What: This rich, creamy, bisque-like blue-crab soup is on nearly every Lowcountry menu, which is not a bad thing: It is slurp-worthy decadence in a bowl. Its name comes from the star ingredient, female crabs, whose orange roe are swirled into the soup, giving it its color—which is not to detract from the rest of its delicious components, including lump crab meat, butter, cream, and sherry. One local origin story is that the butler of onetime Charleston mayor R. Goodwyn Rhett “invented” the dish when he gussied up the family’s usual crab soup with crab roe circa 1910, when the Rhetts were entertaining an important guest: then president William Howard Taft. But it’s also possible the soup simply came about as a winter specialty, a time of year when female crabs are easier to catch than males, which hibernate. Blue crabs have traditionally been plentiful in coastal Carolina, and no dish makes better use of them than this one.

Where: Our she-crab soup is from 82 Queen (82 Queen St., map), an elegant restaurant with a festive, leafy garden out back. The restaurant has won a few awards for this dish, and we weren’t disappointed.

When: Lunch: Mon-Fri, 11:30am-3pm. Dinner: Mon-Thurs, 5pm-10pm; Fri & Sat, 5pm-10:30pm. Brunch: Sat & Sun, 11am-3pm

Order: A bowl of the she-crab soup ($7/cup; $9/bowl).

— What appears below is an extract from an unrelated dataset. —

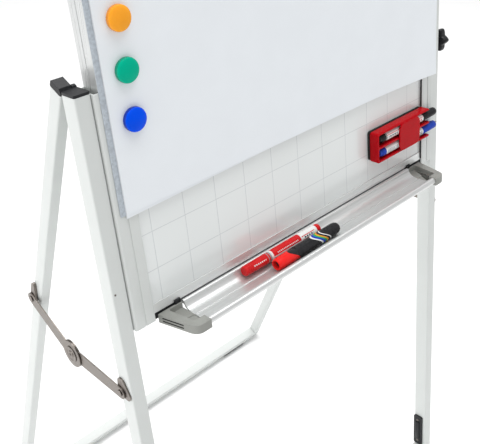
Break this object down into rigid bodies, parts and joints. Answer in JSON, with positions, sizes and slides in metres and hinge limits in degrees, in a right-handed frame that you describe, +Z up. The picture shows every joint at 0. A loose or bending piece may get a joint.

Not a cup, a bowl. It’s just too divine a rendition here, presented with crab meat and sherry poised atop a pool of rich, silky, roe-speckled soup. Mix it all up for a soup that’s creamy, a little sweet, rich with crab meat and flavor—and absolutely scrumptious mopped up with the to-die-for hot biscuits brought to the table (seriously, save room for a second complimentary round of those). Follow it with more crab, if you like—why not?—as there are very good Carolina crab cakes on the menu, or else try another Southern specialty, like BBQ shrimp and grits or pork shoulder.

Alternatively: It seems you can’t walk 10 paces in Charleston without stumbling upon some she-crab soup. Another rendition we’ve heard praised around town include the one at Hank’s Seafood Restaurant (10 Hayne St., map).